Suppose I am given a set of structured data. The data is known to be problematic, and I need to somehow "score" them on consistency. For example, I have the data as shown below:
fieldA | fieldB | fieldC
-------+--------+-------
foo | bar | baz
fooo | bar | baz
foo | bar | lorem
.. | .. | ..
lorem | ipsum | dolor
lorem | upsum | dolor
lorem | ipsum | baz
So assume the first row is considered the correct entry because there are relatively more data in that combination compared to the records in second and third row. In the second row, the value for fieldA
should be foo
(inconsistent due to misspelling). Then in the third row, the value of fieldC
should be baz
as other entries in the dataset with similar values for fieldA
(foo
) and fieldB
(bar
) suggest.
Also, in other part of the dataset, there's another combination that is relatively more common (lorem
, ipsum
, dolor
). So the problem in the following records are the same as the one mentioned before, just that the value combination is different.

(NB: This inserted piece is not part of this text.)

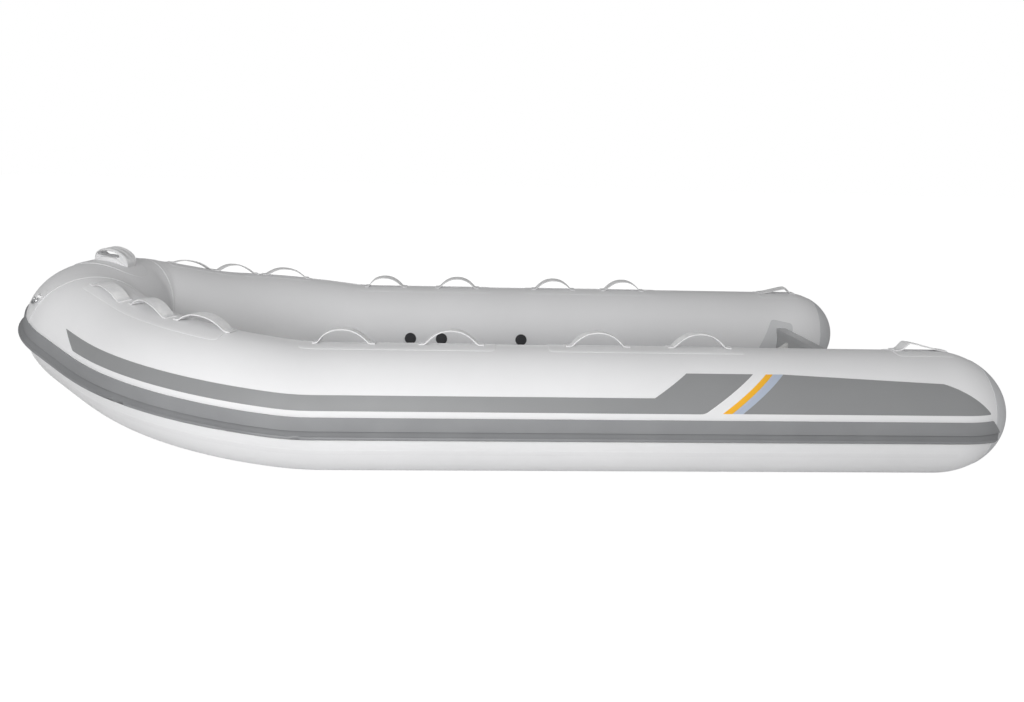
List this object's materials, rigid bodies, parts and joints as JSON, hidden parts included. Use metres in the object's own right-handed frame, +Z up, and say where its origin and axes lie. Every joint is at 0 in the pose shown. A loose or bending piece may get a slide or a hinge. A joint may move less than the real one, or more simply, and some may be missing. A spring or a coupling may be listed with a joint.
{
  "type": "rigid inflatable boat",
  "caption": "Open rigid inflatable boat: large tubes round a deep V hull, webbing hand loops along the top, wide rubbing strake, transom for an outboard motor.",
  "frame": {"origin": "amidships on the centreline, at the waterline", "axes": "+X towards the bow, +Y to port, +Z up"},
  "size_m": [3.8256, 1.8832, 0.9349],
  "materials": {
    "coated_fabric_light": "light grey coated fabric, soft sheen",
    "coated_fabric_grey": "mid grey coated fabric, soft sheen",
    "rubber_grey": "moulded grey rubber",
    "webbing_light": "woven webbing",
    "laminate_white": "white gelcoat",
    "non_slip_grey": "moulded non-slip texture",
    "black_plastic": "moulded black",
    "steel": "polished stainless steel"
  },
  "bodies": {
    "root": {"port_side_tube": "coated_fabric_light", "starboard_side_tube": "coated_fabric_light", "port_bow_tube": "coated_fabric_light", "starboard_bow_tube": "coated_fabric_light", "bow_nose_tube": "coated_fabric_light", "port_stern_dome": "coated_fabric_light", "starboard_stern_dome": "coated_fabric_light", "port_stern_cap": "coated_fabric_light", "starboard_stern_cap": "coated_fabric_light", "port_seam_tapes": "coated_fabric_light", "starboard_seam_tapes": "coated_fabric_light", "port_rubbing_band": "rubber_grey", "starboard_rubbing_band": "rubber_grey", "port_rubbing_ridge": "rubber_grey", "starboard_rubbing_ridge": "rubber_grey", "port_side_panels": "coated_fabric_grey", "starboard_side_panels": "coated_fabric_grey", "orange_stripes": "coated_fabric_light", "blue_stripes": "coated_fabric_light", "port_aft_hand_loops": "webbing_light", "starboard_aft_hand_loops": "webbing_light", "port_middle_hand_loops": "webbing_light", "starboard_middle_hand_loops": "webbing_light", "port_bow_hand_loops": "webbing_light", "starboard_bow_hand_loops": "webbing_light", "port_loop_strips": "coated_fabric_light", "starboard_loop_strips": "coated_fabric_light", "stern_loop_strips": "coated_fabric_light", "port_stern_loop": "webbing_light", "starboard_stern_loop": "webbing_light", "nose_handle_strip": "coated_fabric_light", "nose_handle": "webbing_light", "towing_ring_patches": "coated_fabric_light", "towing_ring_webs": "webbing_light", "port_towing_ring": "steel", "starboard_towing_ring": "steel", "valve_bodies": "black_plastic", "valve_caps": "black_plastic", "hull": "laminate_white", "deck_liner": "laminate_white", "deck_non_slip": "non_slip_grey", "keel_guard": "rubber_grey", "deck_bond_tapes": "coated_fabric_light", "transom_board": "laminate_white", "transom_drains": "black_plastic", "transom_patches": "coated_fabric_grey", "transom_cap": "laminate_white", "inner_motor_pad": "black_plastic", "outer_motor_pad": "black_plastic", "transom_knees": "laminate_white", "stern_eyes": "steel"}
  },
  "joints": []
}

I initially dumped everything to a SQL database, and use statements with GROUP BY
to check consistency of fields values. So there will be 1 query for each field I want to check for consistency, and for each record.
SELECT fieldA, count(fieldA)
FROM cache
WHERE fieldB = 'bar' and fieldC = 'baz'
GROUP BY fieldA
Then I could check if the value of fieldA
of a record is consistent with the rest by referring the record to the object below (processed result of the previous SQL query).
{'foo': {'consistency': 0.99, 'count': 99, 'total': 100}
'fooo': {'consistency': 0.01, 'count': 1, 'total': 100}}
However it was very slow (dataset has about 2.2million records, and I am checking 4 fields, so making about 9mil queries), and would take half a day to complete. Then I replaced SQL storage to elasticsearch, and the processing time shrunk to about 5 hours, can it be made somehow faster?
Also just out of curiosity, am I re-inventing a wheel here? Is there an existing tool for this? Currently it is implemented in Python3, with elasticsearch.